▸ **What this task involves**
Transcribe word for word only the span whose first line is the one with "front_gasket();" and whose last line is the one with "obj.parent = empty"; both of those lines belong to it.

━━━ Collected data

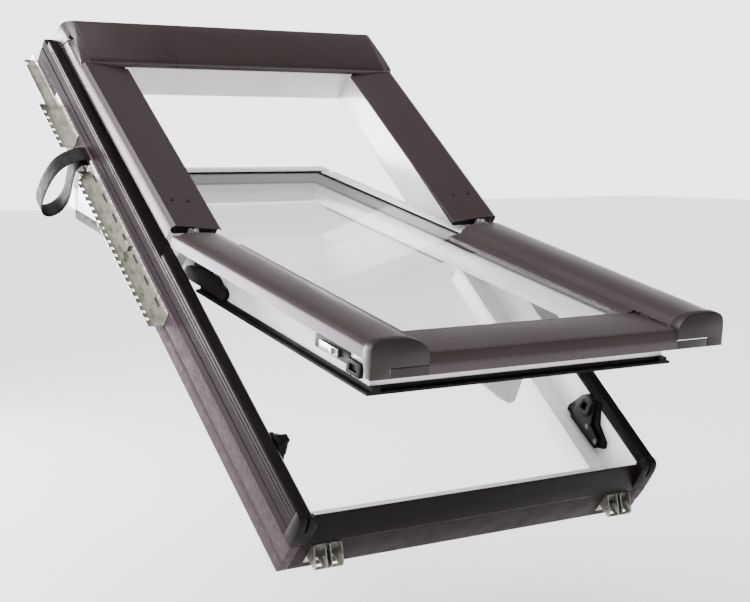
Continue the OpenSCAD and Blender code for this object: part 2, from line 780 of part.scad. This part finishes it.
module handle() {
    b = t0 + rail_b - 14.2;
    color([0.7, 0.7, 0.71]) on_sash()
        union() {
            translate([handle_x, sash_v0 + 30.5, b - 10])
                cylinder(h = 10, r = 8, $fn = 40);
            along_v(sash_v0 + 20, sash_v0 + 44)
                polygon([
                    [handle_x + 14, b - 9], [handle_x + 11.5, b - 22], [handle_x + 6, b - 44],
                    [handle_x + 1, b - 48], [handle_x - 6, b - 49], [handle_x - 13, b - 46.5],
                    [handle_x - 52, b - 19], [handle_x - 56, b - 14], [handle_x - 54, b - 9]
                ]);
        }
}
module bolt(s) {
    color([0.75, 0.75, 0.76]) on_sash() side(s)
        union() {
            box(sash_x + 1.7, sash_x + 6, 145, 196, t0 - 20, t0 - 8);
            translate([sash_x + 6, 158, t0 - 14])
                rotate([0, 90, 0])
                    cylinder(h = 5, r = 4.5, $fn = 32);
        }
}
module left_bolt() { bolt(-1); }
module right_bolt() { bolt(1); }

bottom_rail();
top_rail();
left_jamb();
right_jamb();
bottom_collar();
top_collar();
left_collar();
right_collar();
left_upstand();
right_upstand();
left_upstand_cap();
right_upstand_cap();
left_corner();
right_corner();
bottom_gutter();
left_stop();
right_stop();
top_stop();
hood_carrier();
hood();
left_hood_cap();
right_hood_cap();
left_upper_cover();
right_upper_cover();
screws();
left_hinge_plate();
right_hinge_plate();
left_keeper();
right_keeper();
left_lower_bracket();
left_upper_bracket();
right_lower_bracket();
right_upper_bracket();
left_sill_clip();
right_sill_clip();
strap();
left_stile();
right_stile();
sash_bottom_rail();
sash_top_rail();
outer_pane();
inner_pane();
spacer();
glazing_gasket();
sash_seal();
front_gasket();
left_sash_cover();
right_sash_cover();
sash_bottom_cover();
left_cover_cap();
right_cover_cap();
left_hinge_arm();
right_hinge_arm();
hinge_housings();
lock_guides();
handle_base();
handle();
left_bolt();
right_bolt();
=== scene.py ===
import json
import math

import bmesh
import bpy
from mathutils import Matrix, Vector


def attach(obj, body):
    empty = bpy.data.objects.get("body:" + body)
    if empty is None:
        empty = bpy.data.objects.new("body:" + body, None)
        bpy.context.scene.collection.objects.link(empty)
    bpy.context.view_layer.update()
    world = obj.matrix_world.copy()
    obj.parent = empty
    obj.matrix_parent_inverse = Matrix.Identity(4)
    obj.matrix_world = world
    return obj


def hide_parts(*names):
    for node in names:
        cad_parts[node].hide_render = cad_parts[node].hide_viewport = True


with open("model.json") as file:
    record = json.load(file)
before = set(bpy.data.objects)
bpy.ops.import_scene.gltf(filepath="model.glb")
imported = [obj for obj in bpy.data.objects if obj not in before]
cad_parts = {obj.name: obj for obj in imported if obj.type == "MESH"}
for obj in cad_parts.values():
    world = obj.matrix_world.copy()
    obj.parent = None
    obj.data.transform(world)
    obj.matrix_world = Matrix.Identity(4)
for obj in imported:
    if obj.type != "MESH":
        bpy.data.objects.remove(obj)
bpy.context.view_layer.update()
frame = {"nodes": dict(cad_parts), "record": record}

NODES = frame["nodes"]
SUBPARTS = frame["record"]["subparts"]
PITCH = math.radians(41.0)  # the roof's slope
COLLAR_DEPTH = 60.0  # mm, from the collar's top down to its underside

# ------------------------------------------------------------- materials

EVEN = (1, 1, 1)


def srgb(r, g, b):
    """A colour given in 0 to 255 steps, as the linear RGBA that the shaders take."""

    def linear(c):
        c = c / 255.0
        return c / 12.92 if c <= 0.04045 else ((c + 0.055) / 1.055) ** 2.4

    return (linear(r), linear(g), linear(b), 1.0)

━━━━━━

▸ **Problem solution**
front_gasket();
left_sash_cover();
right_sash_cover();
sash_bottom_cover();
left_cover_cap();
right_cover_cap();
left_hinge_arm();
right_hinge_arm();
hinge_housings();
lock_guides();
handle_base();
handle();
left_bolt();
right_bolt();
=== scene.py ===
import json
import math

import bmesh
import bpy
from mathutils import Matrix, Vector


def attach(obj, body):
    empty = bpy.data.objects.get("body:" + body)
    if empty is None:
        empty = bpy.data.objects.new("body:" + body, None)
        bpy.context.scene.collection.objects.link(empty)
    bpy.context.view_layer.update()
    world = obj.matrix_world.copy()
    obj.parent = empty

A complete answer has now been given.